> **PROBLEM TO SOLVE**: Lift out, unaltered, the lines of the material below between the line holding "rear_door_glass()" and the line holding "low, high = Vector((1e9,)", counting both.

> **MATERIAL PROVIDED**:
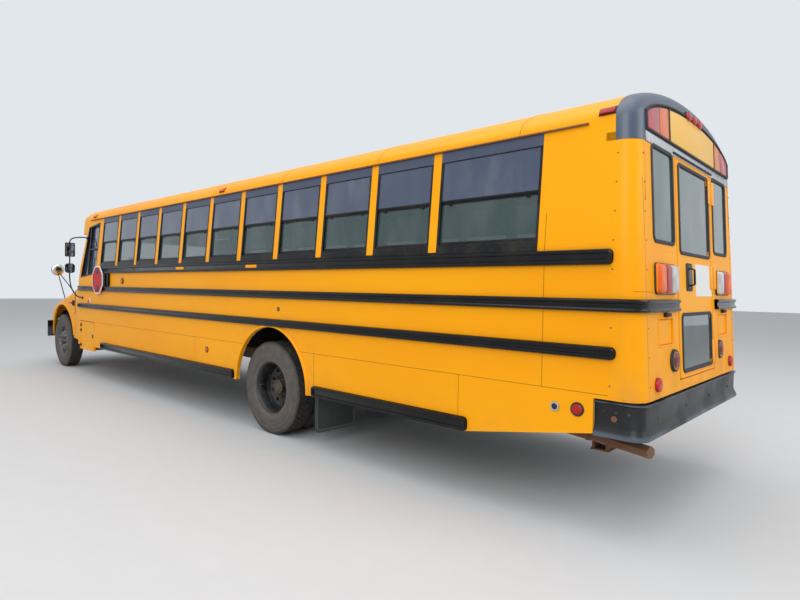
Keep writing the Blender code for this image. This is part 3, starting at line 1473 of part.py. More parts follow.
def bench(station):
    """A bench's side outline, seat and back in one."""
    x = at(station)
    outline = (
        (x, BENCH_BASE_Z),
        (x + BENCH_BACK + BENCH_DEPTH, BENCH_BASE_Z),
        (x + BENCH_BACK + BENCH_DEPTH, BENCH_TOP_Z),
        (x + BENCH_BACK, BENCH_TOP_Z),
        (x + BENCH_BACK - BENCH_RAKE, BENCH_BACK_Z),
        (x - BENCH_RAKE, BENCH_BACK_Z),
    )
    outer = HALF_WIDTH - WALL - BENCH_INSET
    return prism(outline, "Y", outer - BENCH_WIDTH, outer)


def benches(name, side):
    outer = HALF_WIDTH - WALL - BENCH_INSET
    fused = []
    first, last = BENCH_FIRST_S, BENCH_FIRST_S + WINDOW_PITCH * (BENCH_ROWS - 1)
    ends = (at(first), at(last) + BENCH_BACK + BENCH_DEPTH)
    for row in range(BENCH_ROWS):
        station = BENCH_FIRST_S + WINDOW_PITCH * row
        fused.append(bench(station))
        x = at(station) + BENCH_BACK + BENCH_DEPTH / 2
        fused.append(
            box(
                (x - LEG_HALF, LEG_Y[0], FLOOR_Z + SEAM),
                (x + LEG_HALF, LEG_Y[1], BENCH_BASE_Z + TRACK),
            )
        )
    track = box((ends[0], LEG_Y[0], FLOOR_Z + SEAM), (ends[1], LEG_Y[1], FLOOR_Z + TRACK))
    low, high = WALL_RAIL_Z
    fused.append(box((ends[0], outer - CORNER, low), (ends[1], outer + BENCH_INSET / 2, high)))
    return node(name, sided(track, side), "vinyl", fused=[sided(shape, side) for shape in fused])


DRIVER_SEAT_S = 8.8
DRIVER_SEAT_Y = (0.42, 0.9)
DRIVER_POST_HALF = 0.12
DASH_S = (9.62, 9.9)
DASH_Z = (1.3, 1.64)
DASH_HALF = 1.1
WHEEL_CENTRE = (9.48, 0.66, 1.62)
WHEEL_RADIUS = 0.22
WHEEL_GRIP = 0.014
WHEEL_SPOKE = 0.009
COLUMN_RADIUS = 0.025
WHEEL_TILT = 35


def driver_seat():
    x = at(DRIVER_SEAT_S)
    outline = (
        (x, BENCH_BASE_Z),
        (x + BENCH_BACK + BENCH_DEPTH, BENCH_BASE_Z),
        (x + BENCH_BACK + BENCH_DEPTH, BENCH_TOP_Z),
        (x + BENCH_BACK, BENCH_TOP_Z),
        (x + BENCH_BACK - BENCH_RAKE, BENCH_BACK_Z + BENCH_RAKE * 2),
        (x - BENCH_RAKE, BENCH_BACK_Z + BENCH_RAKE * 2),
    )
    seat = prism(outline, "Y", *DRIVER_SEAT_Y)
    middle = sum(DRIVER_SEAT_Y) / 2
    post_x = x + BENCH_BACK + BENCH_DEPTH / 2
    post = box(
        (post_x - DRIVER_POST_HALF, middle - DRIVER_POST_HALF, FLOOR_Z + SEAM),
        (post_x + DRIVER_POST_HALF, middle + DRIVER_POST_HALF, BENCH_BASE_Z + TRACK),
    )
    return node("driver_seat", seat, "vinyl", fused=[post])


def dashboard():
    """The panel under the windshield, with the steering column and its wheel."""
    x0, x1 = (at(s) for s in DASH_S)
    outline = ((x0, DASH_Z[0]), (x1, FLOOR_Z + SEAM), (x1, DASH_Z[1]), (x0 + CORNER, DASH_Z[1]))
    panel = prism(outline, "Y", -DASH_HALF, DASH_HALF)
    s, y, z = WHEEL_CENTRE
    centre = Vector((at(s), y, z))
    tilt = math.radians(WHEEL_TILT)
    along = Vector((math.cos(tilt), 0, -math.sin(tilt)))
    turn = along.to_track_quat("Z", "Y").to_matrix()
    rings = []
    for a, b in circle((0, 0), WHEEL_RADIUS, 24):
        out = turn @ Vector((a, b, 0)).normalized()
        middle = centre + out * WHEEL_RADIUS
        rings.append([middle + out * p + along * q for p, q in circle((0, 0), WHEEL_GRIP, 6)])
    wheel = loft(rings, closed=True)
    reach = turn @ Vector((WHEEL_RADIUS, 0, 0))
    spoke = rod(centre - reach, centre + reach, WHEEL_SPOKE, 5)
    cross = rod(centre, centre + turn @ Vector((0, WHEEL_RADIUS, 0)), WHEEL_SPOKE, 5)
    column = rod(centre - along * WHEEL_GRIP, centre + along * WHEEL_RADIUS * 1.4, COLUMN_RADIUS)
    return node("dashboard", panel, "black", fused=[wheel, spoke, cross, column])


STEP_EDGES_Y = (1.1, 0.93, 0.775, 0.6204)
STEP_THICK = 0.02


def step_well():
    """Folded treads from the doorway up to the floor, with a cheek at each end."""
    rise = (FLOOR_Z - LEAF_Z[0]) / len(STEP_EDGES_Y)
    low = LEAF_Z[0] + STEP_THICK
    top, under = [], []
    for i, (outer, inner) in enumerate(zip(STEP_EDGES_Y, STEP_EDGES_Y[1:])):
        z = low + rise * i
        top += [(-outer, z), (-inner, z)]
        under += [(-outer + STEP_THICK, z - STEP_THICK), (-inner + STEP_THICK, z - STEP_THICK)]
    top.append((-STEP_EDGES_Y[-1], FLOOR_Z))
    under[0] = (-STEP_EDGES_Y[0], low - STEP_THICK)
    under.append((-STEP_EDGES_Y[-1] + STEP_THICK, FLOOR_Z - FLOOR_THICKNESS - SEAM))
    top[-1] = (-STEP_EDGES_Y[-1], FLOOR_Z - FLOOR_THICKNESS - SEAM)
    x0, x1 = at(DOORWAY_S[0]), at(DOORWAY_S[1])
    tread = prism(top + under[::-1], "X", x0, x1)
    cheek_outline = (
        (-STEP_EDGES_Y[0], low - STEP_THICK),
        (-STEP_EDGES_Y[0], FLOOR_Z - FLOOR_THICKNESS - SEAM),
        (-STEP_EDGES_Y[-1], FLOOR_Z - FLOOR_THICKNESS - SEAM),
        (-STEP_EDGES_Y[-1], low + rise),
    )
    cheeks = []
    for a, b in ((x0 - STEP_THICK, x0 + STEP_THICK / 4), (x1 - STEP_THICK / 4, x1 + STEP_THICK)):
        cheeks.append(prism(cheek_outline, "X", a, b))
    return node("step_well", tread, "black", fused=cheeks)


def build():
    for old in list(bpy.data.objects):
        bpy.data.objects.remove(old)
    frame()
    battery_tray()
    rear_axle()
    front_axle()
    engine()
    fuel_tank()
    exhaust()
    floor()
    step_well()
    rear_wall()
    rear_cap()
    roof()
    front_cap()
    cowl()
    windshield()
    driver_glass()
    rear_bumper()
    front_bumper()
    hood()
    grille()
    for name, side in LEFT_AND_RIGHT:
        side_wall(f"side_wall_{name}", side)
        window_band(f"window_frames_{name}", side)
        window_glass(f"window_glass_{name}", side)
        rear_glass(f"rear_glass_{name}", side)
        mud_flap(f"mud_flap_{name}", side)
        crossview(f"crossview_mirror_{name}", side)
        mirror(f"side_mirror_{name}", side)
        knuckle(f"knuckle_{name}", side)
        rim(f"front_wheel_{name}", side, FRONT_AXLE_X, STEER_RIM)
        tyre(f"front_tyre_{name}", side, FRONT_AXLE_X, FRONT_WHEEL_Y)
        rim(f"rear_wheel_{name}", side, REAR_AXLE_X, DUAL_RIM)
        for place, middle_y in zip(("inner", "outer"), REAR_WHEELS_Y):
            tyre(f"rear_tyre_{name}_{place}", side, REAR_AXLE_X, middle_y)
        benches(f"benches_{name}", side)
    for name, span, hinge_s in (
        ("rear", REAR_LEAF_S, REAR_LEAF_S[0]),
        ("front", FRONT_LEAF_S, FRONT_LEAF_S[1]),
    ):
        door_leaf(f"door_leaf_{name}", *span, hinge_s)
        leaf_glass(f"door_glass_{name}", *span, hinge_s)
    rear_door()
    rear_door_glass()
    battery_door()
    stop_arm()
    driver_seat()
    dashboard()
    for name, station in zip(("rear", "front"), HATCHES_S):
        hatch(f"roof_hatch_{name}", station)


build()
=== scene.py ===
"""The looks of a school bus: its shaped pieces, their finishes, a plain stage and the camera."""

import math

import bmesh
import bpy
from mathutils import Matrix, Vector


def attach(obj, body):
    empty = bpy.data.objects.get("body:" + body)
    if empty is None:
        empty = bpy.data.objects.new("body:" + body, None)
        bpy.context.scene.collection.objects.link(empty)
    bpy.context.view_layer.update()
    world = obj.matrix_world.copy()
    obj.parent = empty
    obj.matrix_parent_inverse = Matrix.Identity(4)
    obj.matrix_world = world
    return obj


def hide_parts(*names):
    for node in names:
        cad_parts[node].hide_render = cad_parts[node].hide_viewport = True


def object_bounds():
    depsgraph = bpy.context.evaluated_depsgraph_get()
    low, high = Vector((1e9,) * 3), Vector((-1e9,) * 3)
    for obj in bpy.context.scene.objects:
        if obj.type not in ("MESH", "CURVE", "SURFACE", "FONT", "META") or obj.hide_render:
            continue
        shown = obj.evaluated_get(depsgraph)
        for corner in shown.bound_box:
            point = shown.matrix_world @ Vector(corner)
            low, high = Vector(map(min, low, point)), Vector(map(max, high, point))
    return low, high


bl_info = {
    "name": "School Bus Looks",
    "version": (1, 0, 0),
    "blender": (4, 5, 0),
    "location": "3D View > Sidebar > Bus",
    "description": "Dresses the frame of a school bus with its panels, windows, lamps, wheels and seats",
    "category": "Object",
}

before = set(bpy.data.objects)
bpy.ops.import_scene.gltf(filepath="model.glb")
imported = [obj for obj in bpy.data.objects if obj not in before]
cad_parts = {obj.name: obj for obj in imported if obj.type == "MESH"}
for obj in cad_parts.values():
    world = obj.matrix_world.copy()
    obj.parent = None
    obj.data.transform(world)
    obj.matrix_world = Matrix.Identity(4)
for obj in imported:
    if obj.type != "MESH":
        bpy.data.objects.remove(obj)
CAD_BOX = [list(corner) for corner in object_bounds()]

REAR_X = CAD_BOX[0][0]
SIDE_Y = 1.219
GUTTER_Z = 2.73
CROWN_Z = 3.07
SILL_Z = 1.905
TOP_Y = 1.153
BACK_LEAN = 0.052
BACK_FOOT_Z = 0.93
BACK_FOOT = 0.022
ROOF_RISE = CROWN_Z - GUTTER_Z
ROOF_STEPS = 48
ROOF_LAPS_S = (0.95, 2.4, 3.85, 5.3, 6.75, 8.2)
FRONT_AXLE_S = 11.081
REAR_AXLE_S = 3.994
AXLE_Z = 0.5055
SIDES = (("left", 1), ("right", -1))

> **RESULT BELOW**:
    rear_door_glass()
    battery_door()
    stop_arm()
    driver_seat()
    dashboard()
    for name, station in zip(("rear", "front"), HATCHES_S):
        hatch(f"roof_hatch_{name}", station)


build()
=== scene.py ===
"""The looks of a school bus: its shaped pieces, their finishes, a plain stage and the camera."""

import math

import bmesh
import bpy
from mathutils import Matrix, Vector


def attach(obj, body):
    empty = bpy.data.objects.get("body:" + body)
    if empty is None:
        empty = bpy.data.objects.new("body:" + body, None)
        bpy.context.scene.collection.objects.link(empty)
    bpy.context.view_layer.update()
    world = obj.matrix_world.copy()
    obj.parent = empty
    obj.matrix_parent_inverse = Matrix.Identity(4)
    obj.matrix_world = world
    return obj


def hide_parts(*names):
    for node in names:
        cad_parts[node].hide_render = cad_parts[node].hide_viewport = True


def object_bounds():
    depsgraph = bpy.context.evaluated_depsgraph_get()
    low, high = Vector((1e9,) * 3), Vector((-1e9,) * 3)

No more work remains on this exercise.